Печаль. Такое странное и чуждое чувство, которые сжимается вокруг сердечной мышцы, опоясывает его, точно шипастая терния и режет, режет, режет.
Погода будто почувствовала это, нагоняя тяжелых туч с горизонта, промозглым октябрьским ветром. Как по театральному драматично.
— Хреновый денек, не правда ли? — Ифан бледным призраком очутился подле Мартина. Шорох держался за бок, прикрывая рукой свеженький шов.
— Для кого же? — невесело усмехнулся Мартин, окидывая взглядом небольшую полянку, превратившуюся в окрестный морг.
— Для нас. Для Dominus Vita. Или теперь по чести будет наречь собор Dominus Mors?
— Честнее, — кивнул Мартин, не оборачиваясь к собеседнику, — только нахер никому честь тут не уперлась.
Честь это то, чего мужчина должен лишаться вместе с жизнью, говорил его отец. А теперь Мартин попирает собственный незыблемый догмат, вот так запросто, вслух. Ощущение словно предал свои принципы, идеалы, и родню в придачу. Но вместе с тем освободился от сдерживающих внутреннего зверя моральных уз. Гадкое в своей откровенности чувство.
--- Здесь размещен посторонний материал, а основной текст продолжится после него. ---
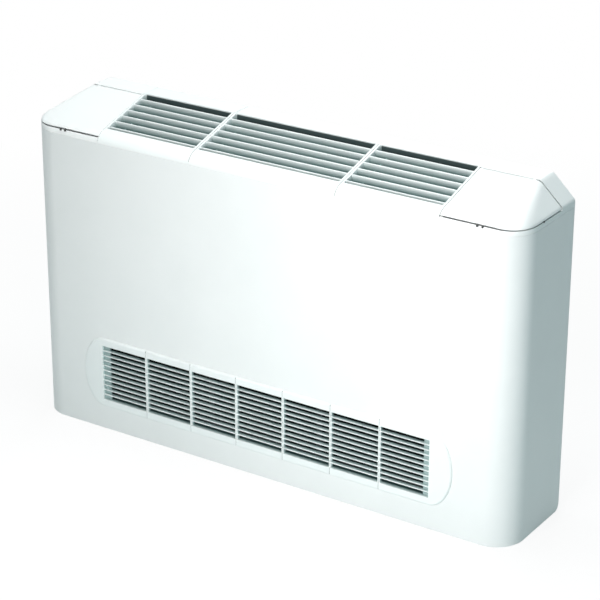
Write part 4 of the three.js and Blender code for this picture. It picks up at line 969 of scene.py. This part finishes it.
def stripes_effect():
    """Evenly spaced sheets or threads: the distance to the nearest one along X and along Z,
    each as a rounded ridge."""
    tree, start, end = effect("even_stripes", {"Per metre": 500.0},
                              ("Across X", "Across Z", "Woven"))
    apart = add(tree, "SeparateXYZ", {"Vector": start["Place"]})
    ridges = []
    for axis in ("X", "Z"):
        count = maths(tree, "MULTIPLY", apart.outputs[axis], start["Per metre"])
        turn = maths(tree, "MULTIPLY", count, 2 * math.pi)
        ridges.append(ramp(tree, maths(tree, "COSINE", turn), -1.0, 1.0))
    return finished(tree, end, Across_X=ridges[0], Across_Z=ridges[1],
                    Woven=maths(tree, "MAXIMUM", *ridges))


def painted_shade_effect():
    """Painted shade inside a grille, darker with depth: within a box given by two corners, a ramp
    of the distance along a direction that points into the grille."""
    tree, start, end = effect(
        "painted_depth_shade", {"Inward": (0.0, 1.0, 0.0), "Low": (0.0, 0.0, 0.0),
                         "High": (0.0, 0.0, 0.0), "Onset": 0.0, "Full": 0.01}, ("Dust",))
    above = vectors(tree, "SUBTRACT", start["Place"], start["Low"])
    below = vectors(tree, "SUBTRACT", start["High"], start["Place"])
    nearest = vectors(tree, "MINIMUM", above, below)
    apart = add(tree, "SeparateXYZ", {"Vector": nearest}).outputs
    least = maths(tree, "MINIMUM", maths(tree, "MINIMUM", apart[0], apart[1]), apart[2])
    inside = maths(tree, "GREATER_THAN", least, 0.0)
    depth = vectors(tree, "DOT_PRODUCT", start["Place"], start["Inward"])
    share = ramp(tree, depth, start["Onset"], start["Full"])
    return finished(tree, end, Dust=maths(tree, "MULTIPLY", share, inside))


GRAIN, SPANGLE, DRAWN, STRIPES = grain_effect(), spangle_effect(), drawn_effect(), stripes_effect()
PAINTED_SHADE = painted_shade_effect()


def surface(name, kind, values, colours, rough, bump, shade_layers=(), **constants):
    """A material led by one shared effect. `colours`, `rough` and `bump` each name an output of
    the effect: it mixes two colours, spreads the roughness between two values, and is the
    height of a bump of a given strength and depth in millimetres. Layers of painted shade lie
    over the colour, and `constants` are set on the shader itself."""
    material = bpy.data.materials.new(name)
    material.use_nodes = True
    tree = material.node_tree
    shader = tree.nodes["Principled BSDF"].inputs
    for label, value in constants.items():
        shader[label.replace("_", " ")].default_value = value
    at = add(tree, "TexCoord").outputs["Object"]
    masks = add(tree, "Group", {"Place": at, **values}, node_tree=kind).outputs
    colour = mixed(tree, masks[colours[0]], *colours[1:])
    # painted shade laid over the colour, layer by layer
    for tone, layer in shade_layers:
        share = add(tree, "Group", {"Place": at, **layer}, node_tree=PAINTED_SHADE).outputs["Dust"]
        colour = mixed(tree, share, colour, tone)
    relief = add(tree, "Bump", {"Height": masks[bump[0]], "Strength": bump[1],
                                "Distance": bump[2] * MM})
    tree.links.new(colour, shader["Base Color"])
    tree.links.new(ramp(tree, masks[rough[0]], 0.0, 1.0, *rough[1:]), shader["Roughness"])
    tree.links.new(relief.outputs[0], shader["Normal"])
    return material


def skin_finish(name, first, second, cells, depth, rough, shade_layers=(), **constants):
    """Sprayed or moulded skin: a slow drift between two tones and a fine grain, with painted
    shade of a given colour inside a grille."""
    return surface(name, GRAIN, {"Cells": cells, "Drift": 7.0}, ("Tone", first, second),
                   ("Tone", *rough), ("Height", 0.35, depth), shade_layers, **constants)


def drawn_finish(name, first, second, stretch, rough):
    """Bare metal with drawing lines, and a tarnish that darkens it in places."""
    return surface(name, DRAWN, {"Stretch": stretch}, ("Tarnish", first, second),
                   ("Lines", *rough), ("Lines", 0.3, 0.03), Metallic=1.0)


MOULDED = 1500.0, 0.03, (0.36, 0.46)      # grain, its depth and the gloss of white moulding
FINISHES = {
    "cabinet_paint": skin_finish("cabinet_paint", (0.815, 0.838, 0.832), (0.838, 0.858, 0.852),
                                 650.0, 0.045, (0.34, 0.42)),
    "white_moulding": skin_finish("white_moulding", (0.845, 0.865, 0.86), (0.865, 0.883, 0.877),
                                  *MOULDED),
    "galvanised": surface(       # crystals that differ in tone and in gloss
        "galvanised_sheet", SPANGLE, {"Crystals": 160.0},
        ("Tone", (0.47, 0.495, 0.505), (0.6, 0.625, 0.632)), ("Tone", 0.36, 0.48),
        ("Height", 0.15, 0.04), Metallic=0.85),
    "steel": drawn_finish("plated_steel", (0.56, 0.57, 0.58), (0.46, 0.47, 0.48),
                          (40.0, 1800.0, 1800.0), (0.22, 0.4)),
    "aluminium": drawn_finish("mill_aluminium", (0.76, 0.77, 0.78), (0.66, 0.67, 0.685),
                              (60.0, 1500.0, 1500.0), (0.28, 0.46)),
    "copper": drawn_finish("drawn_copper", (0.78, 0.40, 0.26), (0.46, 0.22, 0.14),
                           (1200.0, 1200.0, 90.0), (0.18, 0.38)),
    "brass": drawn_finish("turned_brass", (0.76, 0.58, 0.28), (0.55, 0.42, 0.2),
                          (300.0, 300.0, 2500.0), (0.18, 0.36)),
    "rubber": skin_finish("moulded_rubber", (0.018, 0.018, 0.019), (0.032, 0.032, 0.033),
                          900.0, 0.06, (0.6, 0.8)),
    "filter_mesh": surface(      # a woven net: threads both ways over holes, all near black as painted shade in the intake's gaps
        "filter_net", STRIPES, {"Per metre": 560.0},
        ("Woven", (0.001, 0.0015, 0.0015), (0.005, 0.007, 0.007)), ("Woven", 0.9, 0.55),
        ("Woven", 0.7, 0.25), Specular_IOR_Level=0.05),
    "grey_plastic": skin_finish("grey_moulding", (0.25, 0.275, 0.285), (0.29, 0.315, 0.325),
                                1300.0, 0.04, (0.42, 0.55)),
    "black_plastic": skin_finish("black_moulding", (0.02, 0.021, 0.023), (0.032, 0.033, 0.036),
                                 1300.0, 0.05, (0.38, 0.52)),
    "green_plastic": skin_finish("green_moulding", (0.055, 0.30, 0.11), (0.07, 0.34, 0.13),
                                 1500.0, 0.02, (0.2, 0.28), Coat_Weight=0.4),
}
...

— Философия победы, — согласно кивнул шорох, — будут какие-либо указания в дальнейшем? Пленников больше не осталось, — щелкнув шеей, добавил, — а те, что остались, способны только срать себе в штаны. Мы малость перестарались, особенно с последним. Не стоило отрубать ему член, как по мне.
Не стоило, и Мартин прекрасно это понимал. А еще он прекрасно понимал, что не профессионально заниматься дознанием на эмоциях. Иначе есть риск проломить череп даже тем, кто с охотой деревенского дурачка сделает и выболтает все, чего ты только пожелаешь. Это как со шлюхой в борделе, всего лишь вопрос цены. В данном случае цена это его здоровье. А с ним люди, как показывает практика, расстаются с большой не охотой. Отрывают от себя, можно сказать.